- Given exercise -
In the listing below, find the line with "clearance_hole_diameter = 4.5", then repeat exactly every line from the top through that one.

^^^^

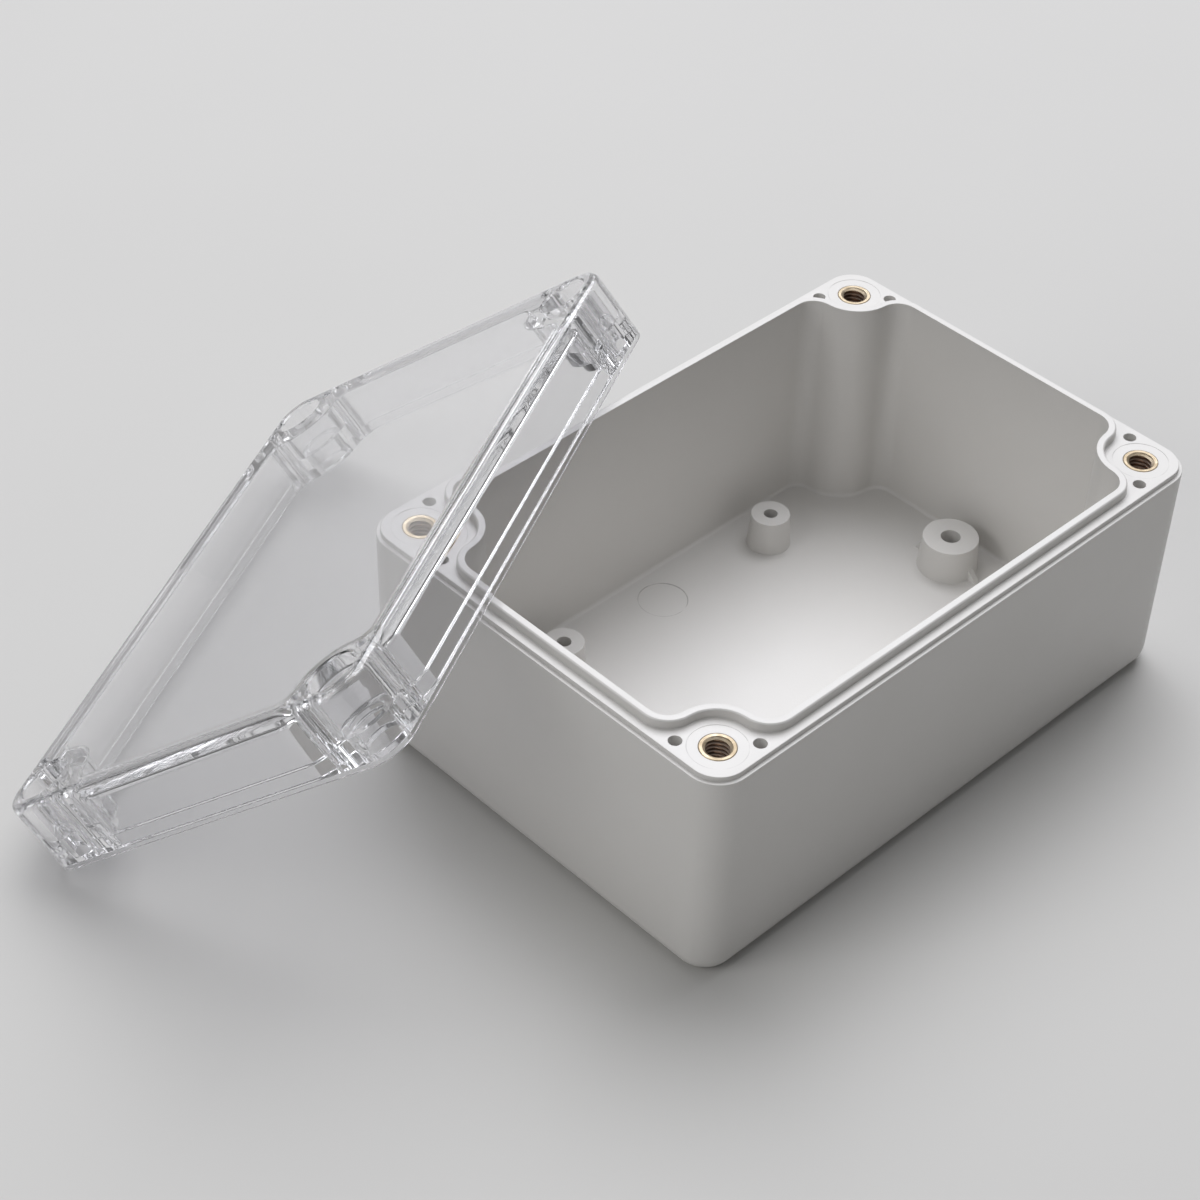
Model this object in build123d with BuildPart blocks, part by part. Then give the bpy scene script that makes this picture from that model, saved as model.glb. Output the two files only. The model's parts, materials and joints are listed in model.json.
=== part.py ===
from build123d import *
import math
import os

# Plastic project box with a clear lid, all sizes in millimetres.
# The box stands on Z = 0 with its underside centred on the origin, long side along X.
# The lid is off: one long edge stands on the table and its plate leans on the box's corner.

# Overall sizes, shared by box and lid
length = 100.0
width = 68.0
corner_radius = 5.0

# Box body and rim
box_draft = 0.3
ledge_height = 37.0
ledge_width = 0.6
step_height = 0.8
land_width = 1.4
lip_height = 1.45
lip_thickness = 1.15
lip_edge_chamfer = 0.2
floor_thickness = 2.7
core_draft = 0.4
bottom_radius = 3.0
floor_fillet = 0.6

# Corner bosses, common to box and lid
screw_inset = 5.85
boss_radius = 5.45
bend_radius = 4.4

# Threaded inserts, moulded into the box's corner bosses
thread_bore = 3.3
thread_mouth = 4.1
insert_length = 9.0
insert_collar_diameter = 5.1
insert_collar_height = 0.9
insert_body_diameter = 5.8
insert_waist_diameter = 5.0
insert_waist_height = 1.2
insert_clearance = 0.02
screw_well_depth = 4.0
witness_diameter = 8.2
witness_depth = 0.04

# Small blind holes on both sides of each screw, in box and lid
pin_hole_diameter = 1.9
pin_hole_depth = 6.0
pin_hole_edge_inset = 2.575
pin_hole_end_inset = 10.36

# Board posts on the floor
post_height = 5.8
post_hole_depth = 5.5
post_pitch_x = 45.0
post_pitch_y = 46.0
post_top_diameter = 6.2
post_foot_diameter = 7.0
post_hole_diameter = 2.2
end_post_pitch = 79.0
end_post_top_diameter = 8.9
end_post_foot_diameter = 9.6
end_post_hole_diameter = 3.1
gusset_reach = 6.4
gusset_height = 2.2
gusset_thickness = 1.0

# Round ejector marks on the floor
ejector_diameter = 7.8
ejector_pitch = 48.6
ejector_depth = 0.08

# Lid
lid_height = 12.0
lid_draft = 0.5
lid_core_draft = 0.5
plate_thickness = 2.8
lid_edge_radius = 1.2
lid_inner_radius = 0.8
skirt_gap = 0.1
skirt_clearance = 0.1
lip_clearance = 0.15
lip_headroom = 0.55
counterbore_diameter = 7.6
counterbore_chamfer = 0.3
counterbore_depth = 7.5
clearance_hole_diameter = 4.5

# How the lid leans on the box: its turn on the table, how far up its width it is touched, as a share
# of that width, how far its middle stands to one side of the corner, and the gap left there
lean_yaw = 27.4
lean_share = 0.7342
lean_offset = -4.85
lean_gap = 0.1

# Heights and insets that follow
land_height = ledge_height + step_height
lip_top = land_height + lip_height
lip_outer_inset = ledge_width + land_width
screw_pitch_x = length - 2 * screw_inset
screw_pitch_y = width - 2 * screw_inset
insert_seat = land_height - witness_depth
post_top = floor_thickness + post_height
cavity_depth = lid_height - plate_thickness
skirt_thickness = ledge_width - skirt_clearance
skirt_depth = step_height - skirt_gap
rebate_depth = skirt_depth + lip_height + lip_headroom

# Where the lid stands. Its foot is the middle of one long open edge, on the table.
# The plate's inner face touches the land edge of the box's corner, a vertical quarter cylinder.
along = Vector(-math.cos(math.radians(lean_yaw)), -math.sin(math.radians(lean_yaw)), 0)
towards_box = Vector(math.sin(math.radians(lean_yaw)), -math.cos(math.radians(lean_yaw)), 0)
corner_centre = Vector(corner_radius - length / 2, width / 2 - corner_radius, 0)
touch_drop = cavity_depth - lean_gap
touch_reach = math.hypot(lean_share * width, touch_drop)
touch_distance = math.sqrt(touch_reach**2 - land_height**2)
lid_foot = corner_centre + along * lean_offset - towards_box * (touch_distance + corner_radius - ledge_width)
touch_slope = math.degrees(math.asin(touch_distance / touch_reach))
lean_angle = math.degrees(math.acos(touch_drop / touch_reach)) - touch_slope
climb = towards_box * math.cos(math.radians(lean_angle)) + Vector(0, 0, math.sin(math.radians(lean_angle)))
lid_plane = Plane(origin=lid_foot + climb * (width / 2), x_dir=along, z_dir=along.cross(climb))


def swerving_face(plane, inward):
    """Face of the opening on a plane: straight sides that swerve round each corner boss.

    inward is how far its edge lies inside the outer face of the lip, where the bends have bend_radius.
    """
    inset = lip_outer_inset + inward
    with BuildSketch(plane) as opening:
        Rectangle(length - 2 * inset, width - 2 * inset)
        with GridLocations(length, width, 2, 2):
            Rectangle(2 * screw_inset, 2 * screw_inset, mode=Mode.SUBTRACT)
        with GridLocations(screw_pitch_x, screw_pitch_y, 2, 2):
            Circle(boss_radius + inward, mode=Mode.SUBTRACT)
        fillet(opening.vertices(), radius=bend_radius - inward)
    return opening.sketch


def insert_outline(growth):
    """Half section of an insert in the XZ plane, its sides moved out by growth and no thread hole in it."""
    collar = insert_collar_diameter / 2 + growth
    body = insert_body_diameter / 2 + growth
    waist = insert_waist_diameter / 2 + growth
    waist_top = -(insert_collar_height + insert_length - insert_waist_height) / 2 - growth
    waist_foot = waist_top - insert_waist_height + 2 * growth
    with BuildSketch(Plane.XZ) as outline:
        with BuildLine():
            Polyline(
                (0, 0),
                (collar, 0),
                (collar, -insert_collar_height),
                (body, -insert_collar_height),
                (body, waist_top),
                (waist, waist_top),
                (waist, waist_foot),
                (body, waist_foot),
                (body, -insert_length),
                (0, -insert_length),
                close=True,
            )
        make_face()
    return outline.sketch


# Threaded insert, with its flat top face on the origin
with BuildPart() as insert:
    revolve(insert_outline(0), axis=Axis.Z)
    Hole(thread_bore / 2)
    mouth_edge = insert.edges().filter_by(GeomType.CIRCLE).group_by(Axis.Z)[-1].sort_by(SortBy.RADIUS)[0]
    chamfer(mouth_edge, length=(thread_mouth - thread_bore) / 2)

# Room that an insert takes in its boss, with the screw's well below it and the flat round it above
with BuildPart() as insert_pocket:
    revolve(insert_outline(insert_clearance), axis=Axis.Z)
    Cylinder(
        thread_bore / 2,
        insert_length + screw_well_depth,
        align=(Align.CENTER, Align.CENTER, Align.MAX),
    )
    Cylinder(witness_diameter / 2, witness_depth, align=(Align.CENTER, Align.CENTER, Align.MIN))

# Box
with BuildPart() as box:
    # Outer shell, narrowing a little towards its foot
    with BuildSketch(Plane.XY.offset(ledge_height).rotated((180, 0, 0))):
        RectangleRounded(length, width, corner_radius)
    extrude(amount=ledge_height, taper=box_draft)
    fillet(box.edges().group_by(Axis.Z)[0], radius=bottom_radius)
    # Land inside the outer ledge
    with BuildSketch(Plane.XY.offset(ledge_height)):
        RectangleRounded(length - 2 * ledge_width, width - 2 * ledge_width, corner_radius - ledge_width)
    extrude(amount=step_height)
    # Raised lip that runs round inside the bosses
    extrude(swerving_face(Plane.XY.offset(land_height), 0), amount=lip_height)
    chamfer(box.edges().group_by(Axis.Z)[-1], length=lip_edge_chamfer)
    # Room inside, with the corner columns standing down to the floor
    extrude(
        swerving_face(Plane.XY.offset(lip_top).rotated((180, 0, 0)), lip_thickness),
        amount=lip_top - floor_thickness,
        taper=core_draft,
        mode=Mode.SUBTRACT,
    )
    floor_face = box.faces().filter_by(Plane.XY).sort_by(Axis.Z)[1]
    fillet(floor_face.edges(), radius=floor_fillet)
    # Pockets that the threaded inserts fill
    with Locations((0, 0, insert_seat)):
        with GridLocations(screw_pitch_x, screw_pitch_y, 2, 2) as insert_spots:
            add(insert_pocket.part, mode=Mode.SUBTRACT)
    # Small blind holes on both sides of each insert
    with Locations((0, 0, land_height)):
        with GridLocations(length - 2 * pin_hole_edge_inset, width - 2 * pin_hole_end_inset, 2, 2):
            Hole(pin_hole_diameter / 2, depth=pin_hole_depth)
        with GridLocations(length - 2 * pin_hole_end_inset, width - 2 * pin_hole_edge_inset, 2, 2):
            Hole(pin_hole_diameter / 2, depth=pin_hole_depth)
    # Round ejector marks, then the posts that carry a circuit board
    with Locations((0, 0, floor_thickness)):
        with GridLocations(0, ejector_pitch, 1, 2):
            Hole(ejector_diameter / 2, depth=ejector_depth)
        with GridLocations(post_pitch_x, post_pitch_y, 2, 2):
            Cone(
                post_foot_diameter / 2,
                post_top_diameter / 2,
                post_height,
                align=(Align.CENTER, Align.CENTER, Align.MIN),
            )
        with GridLocations(end_post_pitch, 0, 2, 1):
            Cone(
                end_post_foot_diameter / 2,
                end_post_top_diameter / 2,
                post_height,
                align=(Align.CENTER, Align.CENTER, Align.MIN),
            )
    # Thin gussets that brace the end posts along the width
    for side in (-1, 1):
        with BuildSketch(Plane.YZ.offset(side * end_post_pitch / 2)):
            with BuildLine():
                Polyline(
                    (-gusset_reach, floor_thickness),
                    (gusset_reach, floor_thickness),
                    (end_post_top_diameter / 2, floor_thickness + gusset_height),
                    (-end_post_top_diameter / 2, floor_thickness + gusset_height),
                    close=True,
                )
            make_face()
        extrude(amount=gusset_thickness / 2, both=True)
    # Screw holes in the posts
    with Locations((0, 0, post_top)):
        with GridLocations(post_pitch_x, post_pitch_y, 2, 2):
            Hole(post_hole_diameter / 2, depth=post_hole_depth)
        with GridLocations(end_post_pitch, 0, 2, 1):
            Hole(end_post_hole_diameter / 2, depth=post_hole_depth)

# Lid, built in its leaning plane with its open edge on the plane and its plate above
with BuildPart() as lid:
    lid_axis = Axis(lid_plane.origin, lid_plane.z_dir)
    with BuildSketch(lid_plane):
        RectangleRounded(length, width, corner_radius)
    extrude(amount=lid_height, taper=lid_draft)
    fillet(lid.faces().sort_by(lid_axis)[-1].edges(), radius=lid_edge_radius)
    # Skirt that drops over the land and stops just short of the ledge
    with BuildSketch(lid_plane):
        RectangleRounded(
            length - 2 * skirt_thickness,
            width - 2 * skirt_thickness,
            corner_radius - skirt_thickness,
        )
    extrude(amount=skirt_depth, mode=Mode.SUBTRACT)
    # Rebate for the box's lip
    extrude(swerving_face(lid_plane, -lip_clearance), amount=rebate_depth, mode=Mode.SUBTRACT)
    # Hollow above the box's room, down to the plate
    extrude(
        swerving_face(lid_plane, lip_thickness),
        amount=cavity_depth,
        taper=lid_core_draft,
        mode=Mode.SUBTRACT,
    )
    plate_inside = lid.faces().filter_by(lid_plane).sort_by(lid_axis)[-2]
    fillet(plate_inside.edges(), radius=lid_inner_radius)
    # Counterbored screw holes through the corner bosses
    with Locations(lid_plane.offset(lid_height)):
        with GridLocations(screw_pitch_x, screw_pitch_y, 2, 2):
            CounterBoreHole(clearance_hole_diameter / 2, counterbore_diameter / 2, counterbore_depth)
    counterbore_rims = lid.faces().sort_by(lid_axis)[-1].edges().filter_by(lambda edge: edge.is_closed)
    chamfer(counterbore_rims, length=counterbore_chamfer)
    # Small blind holes that face those of the box, drilled from the open side
    with Locations(lid_plane.offset(skirt_depth + pin_hole_depth)):
        with GridLocations(length - 2 * pin_hole_edge_inset, width - 2 * pin_hole_end_inset, 2, 2):
            Hole(pin_hole_diameter / 2, depth=skirt_depth + pin_hole_depth)
        with GridLocations(length - 2 * pin_hole_end_inset, width - 2 * pin_hole_edge_inset, 2, 2):
            Hole(pin_hole_diameter / 2, depth=skirt_depth + pin_hole_depth)

os.makedirs("parts", exist_ok=True)
box.part.label = "box"
export_step(box.part, "parts/box.step")
lid.part.label = "clear_lid"
export_step(lid.part, "parts/clear_lid.step")
corner_names = ("front_left", "rear_left", "front_right", "rear_right")
for corner_name, spot in zip(corner_names, insert_spots.locations):
    seated_insert = insert.part.moved(Location((spot.position.X, spot.position.Y, insert_seat)))
    seated_insert.label = "insert_" + corner_name
    export_step(seated_insert, "parts/insert_" + corner_name + ".step")
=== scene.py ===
"""A plastic project box with its clear lid off and leaning on one corner, dressed for the camera.

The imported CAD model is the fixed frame. The box and the lid are finished copies of their CAD meshes
with their moulded edges rounded off, and the threaded inserts are turned and tapped here.
"""

import json
import logging
import math
from collections import defaultdict
from dataclasses import dataclass, field
from enum import Enum
from typing import Any

import bpy
from mathutils import Matrix, Vector

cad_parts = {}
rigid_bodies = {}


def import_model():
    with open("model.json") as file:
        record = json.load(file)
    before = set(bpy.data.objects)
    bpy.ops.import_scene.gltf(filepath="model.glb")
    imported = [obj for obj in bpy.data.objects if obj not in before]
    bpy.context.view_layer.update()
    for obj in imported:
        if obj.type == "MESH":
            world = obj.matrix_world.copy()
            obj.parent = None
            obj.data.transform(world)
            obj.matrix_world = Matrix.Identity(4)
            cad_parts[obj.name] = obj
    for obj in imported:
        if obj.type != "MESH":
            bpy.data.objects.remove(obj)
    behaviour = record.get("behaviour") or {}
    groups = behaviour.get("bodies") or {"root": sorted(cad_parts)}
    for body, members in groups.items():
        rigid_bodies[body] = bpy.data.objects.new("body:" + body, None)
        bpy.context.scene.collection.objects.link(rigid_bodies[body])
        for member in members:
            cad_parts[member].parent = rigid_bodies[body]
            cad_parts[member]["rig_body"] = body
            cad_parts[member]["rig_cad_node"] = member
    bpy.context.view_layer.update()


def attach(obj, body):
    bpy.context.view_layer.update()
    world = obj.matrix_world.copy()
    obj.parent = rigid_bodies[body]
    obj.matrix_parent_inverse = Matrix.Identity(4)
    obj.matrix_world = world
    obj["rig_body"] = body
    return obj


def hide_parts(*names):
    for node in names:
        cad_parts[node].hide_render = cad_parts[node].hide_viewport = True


MM = 0.001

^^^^

- Answer for the task -
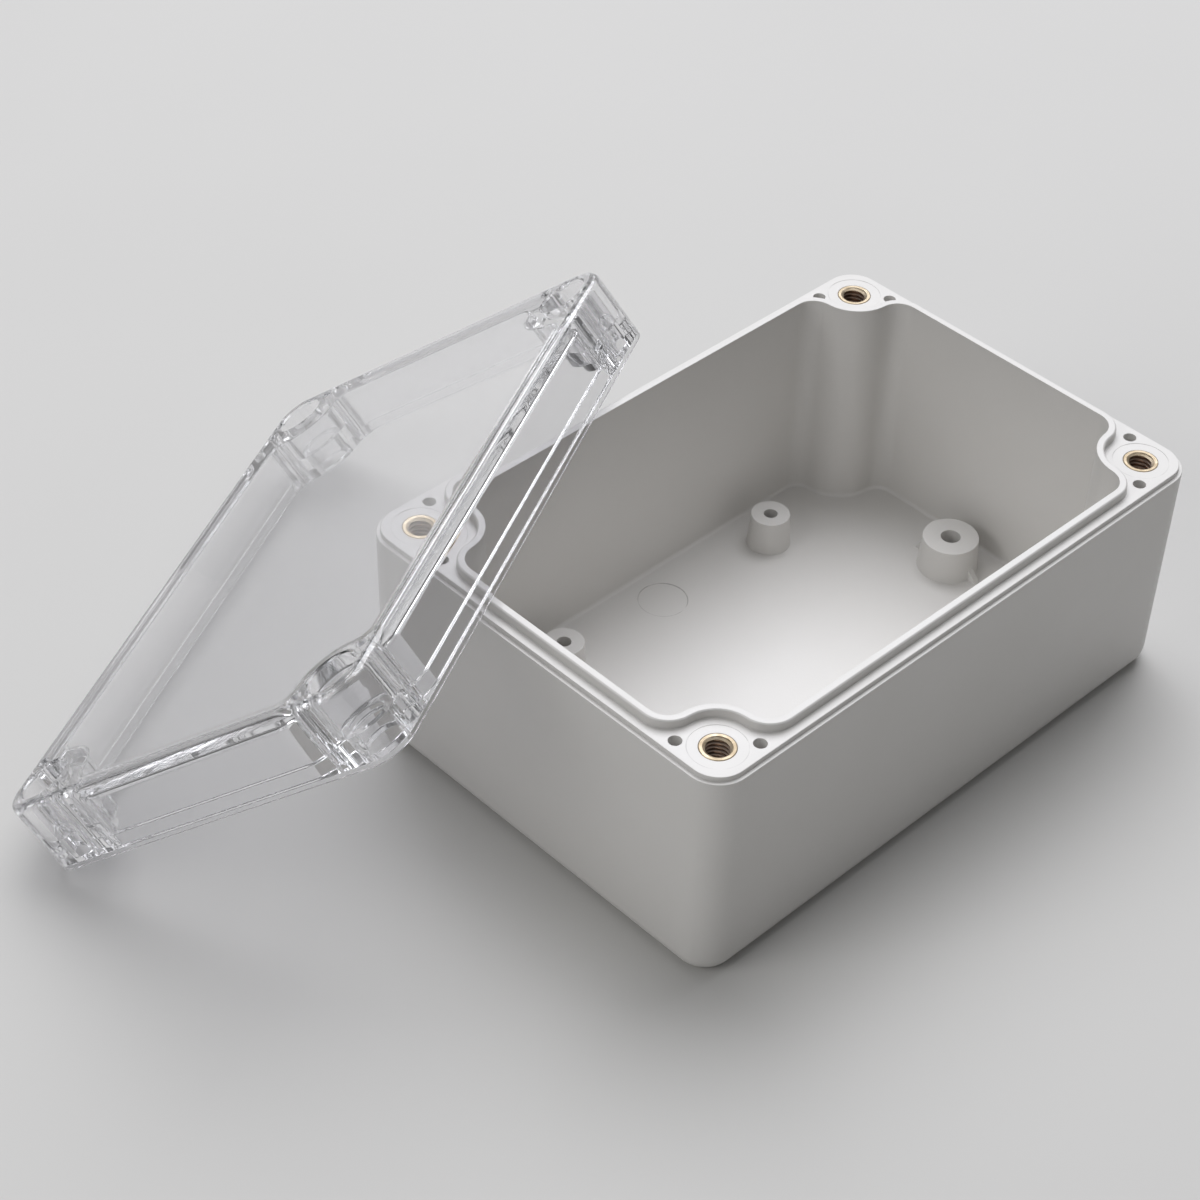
Model this object in build123d with BuildPart blocks, part by part. Then give the bpy scene script that makes this picture from that model, saved as model.glb. Output the two files only. The model's parts, materials and joints are listed in model.json.
=== part.py ===
from build123d import *
import math
import os

# Plastic project box with a clear lid, all sizes in millimetres.
# The box stands on Z = 0 with its underside centred on the origin, long side along X.
# The lid is off: one long edge stands on the table and its plate leans on the box's corner.

# Overall sizes, shared by box and lid
length = 100.0
width = 68.0
corner_radius = 5.0

# Box body and rim
box_draft = 0.3
ledge_height = 37.0
ledge_width = 0.6
step_height = 0.8
land_width = 1.4
lip_height = 1.45
lip_thickness = 1.15
lip_edge_chamfer = 0.2
floor_thickness = 2.7
core_draft = 0.4
bottom_radius = 3.0
floor_fillet = 0.6

# Corner bosses, common to box and lid
screw_inset = 5.85
boss_radius = 5.45
bend_radius = 4.4

# Threaded inserts, moulded into the box's corner bosses
thread_bore = 3.3
thread_mouth = 4.1
insert_length = 9.0
insert_collar_diameter = 5.1
insert_collar_height = 0.9
insert_body_diameter = 5.8
insert_waist_diameter = 5.0
insert_waist_height = 1.2
insert_clearance = 0.02
screw_well_depth = 4.0
witness_diameter = 8.2
witness_depth = 0.04

# Small blind holes on both sides of each screw, in box and lid
pin_hole_diameter = 1.9
pin_hole_depth = 6.0
pin_hole_edge_inset = 2.575
pin_hole_end_inset = 10.36

# Board posts on the floor
post_height = 5.8
post_hole_depth = 5.5
post_pitch_x = 45.0
post_pitch_y = 46.0
post_top_diameter = 6.2
post_foot_diameter = 7.0
post_hole_diameter = 2.2
end_post_pitch = 79.0
end_post_top_diameter = 8.9
end_post_foot_diameter = 9.6
end_post_hole_diameter = 3.1
gusset_reach = 6.4
gusset_height = 2.2
gusset_thickness = 1.0

# Round ejector marks on the floor
ejector_diameter = 7.8
ejector_pitch = 48.6
ejector_depth = 0.08

# Lid
lid_height = 12.0
lid_draft = 0.5
lid_core_draft = 0.5
plate_thickness = 2.8
lid_edge_radius = 1.2
lid_inner_radius = 0.8
skirt_gap = 0.1
skirt_clearance = 0.1
lip_clearance = 0.15
lip_headroom = 0.55
counterbore_diameter = 7.6
counterbore_chamfer = 0.3
counterbore_depth = 7.5
clearance_hole_diameter = 4.5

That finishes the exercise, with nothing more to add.